Some of Korn Ferry’s clients are experimenting with using blind resumes, where a person’s name or anything that can identify them by gender or ethnicity is removed. Andrés cites studies by CNN and others which showed that people with white Anglo-Saxon Protestant names were 50% more likely to get a call back from recruiters than someone considered ‘foreign’ due to their name despite having identical skills and experience.

There’s also a move to do away with resumes altogether. This is because women candidates and those from ethnic backgrounds may not have the experiences that are traditionally required.

“Take out the name but there’s still something that the recruiter is always looking for, a particular degree or five years’ experience doing, for example, data analytics,” says Andrés. “And, because how women or ethnic minorities may be tracked in school and work into dead-end jobs, they never get it and they never will. So, the resume chronology could still be a barrier.

“There’s a tech organisation which asks clients what skills they require and then creates an ability test. They put the job on the website and then when people ‘apply’, they don’t send their resume. Instead, they are given a number and take the test. Then the top scorers of the test are asked to submit their resume and the tech company shows the client the test results demonstrating the candidates’ skills before showing the resumes.”

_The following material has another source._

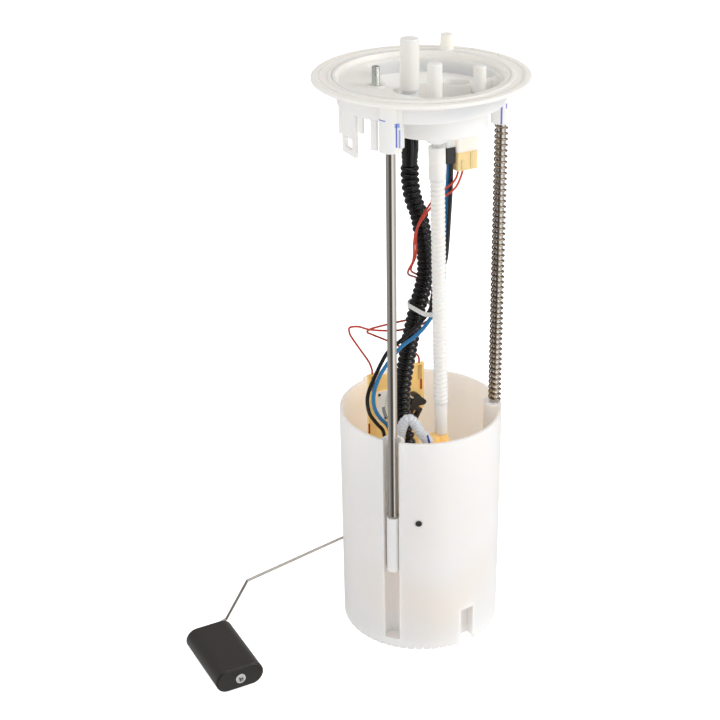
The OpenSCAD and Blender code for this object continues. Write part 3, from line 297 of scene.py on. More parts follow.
# light that comes through the wall shows on its inner face, high up and beside the groove
wall_inside, wall_outside, wall_glow = 0.0614, 0.0618, 0.10
glow_starts, glow_full = 0.08, 0.13
groove_at, groove_edge, groove_clear = (-0.046, -0.037, 0), 0.010, 0.014
tree, skin, place = skin_parts(cup_skin)
flat = vector_maths(tree, "MULTIPLY", place, (1, 1, 0))
within = spread(tree, vector_maths(tree, "LENGTH", flat), wall_inside, wall_outside, wall_glow, 0.0)
upper = spread(tree, split(tree, place)["Z"], glow_starts, glow_full)
off_rod = vector_maths(tree, "DISTANCE", flat, groove_at)
beside = spread(tree, off_rod, groove_edge, groove_clear)
shown = maths(tree, "MULTIPLY", maths(tree, "MULTIPLY", within, upper), beside)
shone_through(skin, shown, (1.0, 0.91, 0.82))
dress(cup_skin, "reservoir_cup")

# Foot valve disc, side peg, rubber rings and the check valve: pressed or moulded in dark
# rubber and black plastic. The peg shows as a dark dot in the cup wall.
black_plastic = moulded("black plastic", (0.022, 0.022, 0.024), 0.38, cloud=0.25, depth=0.2)
dark_rubber = moulded("dark rubber", (0.040, 0.028, 0.032), 0.62, cloud=0.3, grain=420.0,
                      depth=0.3)
dress(black_plastic, "foot_valve_disc")
dress(dark_rubber, "side_peg", "pump_isolators", "outlet_check_valve")

# Amber cradle, jet pump and nipple: glass-clear acetal moulded in a warm amber. The cradle
# holds the pump, and the jet pump stands beside it with its arm pinned to the wall.
amber = moulded("amber acetal", (0.93, 0.62, 0.23), 0.34, cloud=0.08, deep=0.3, glow=0.22)
dress(amber, "pump_carrier", "jet_pump_body", "jet_nozzle", "jet_hose_nipple")


# Pump: a rolled steel can around ferrite magnets, a slotted armature with copper windings,
# a carbon commutator with brushes, and a vaned impeller between two plates.
def drawn(name, colour, roughness, along, shade=0.25, depth=0.15, edge=0.0):
    """Rolled or drawn metal: long fine streaks that run along one axis."""
    finish, tree, skin, place = clear_skin(name)
    stain_scale, streak_height = 30.0, 0.0001
    skin.inputs["Metallic"].default_value = 1.0
    stretched = put(tree, "ShaderNodeMapping", {"Vector": place, "Scale": along}).outputs[0]
    streaks = noise(tree, stretched, 1.0, 5.0)
    stain = noise(tree, place, stain_scale, 3.0)
    base = blend_colour(tree, stain, darker(colour, shade), colour)
    tree.links.new(base, skin.inputs["Base Color"])
    rough = spread(tree, streaks, 0.3, 0.7, roughness - 0.06, roughness + 0.10)
    tree.links.new(rough, skin.inputs["Roughness"])
    in_relief(tree, skin, streaks, depth, streak_height, edge)
    return finish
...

Given documented history of discrimination as evidenced in the CNN study, ethnic minority employees often have been unwilling to take part in surveys or put their names on forms. Andrés advises that companies should create a safe environment for people to self-identify to bolster D&I and understand the needs of different demographic groups.

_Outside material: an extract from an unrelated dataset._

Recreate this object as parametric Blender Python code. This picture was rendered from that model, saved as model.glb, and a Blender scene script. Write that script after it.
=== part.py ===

Problem first, best practice later

Andrés points out that companies often make the mistake of adopting the best practice that seems exciting and creative before knowing what problem they’re trying to solve.

“Diversity can be about a thousand things but, like any business issue, you can’t address all of them all at once,” Andrés adds.

“You need to understand that your challenges around women, for example, or people in racial/ethnic minority groups in your organisation, could be different from your competitors and your stage in the maturity model. So where are you in the maturity model, what are your priorities and your readiness for the organisation to deal with it?”

Korn Ferry is more and more carrying out a D&I diagnostic with clients which then provides a road map for the next three to five years that is focused. A second priority, in order to take D&I to the next level, is encouraging a new generation of chief diversity officer. Korn Ferry published a paper on this which, in a nutshell, suggests that the chief diversity officers need to “shift from being problem-solving activists to team players who can work behind the scenes to alter how businesses operate.”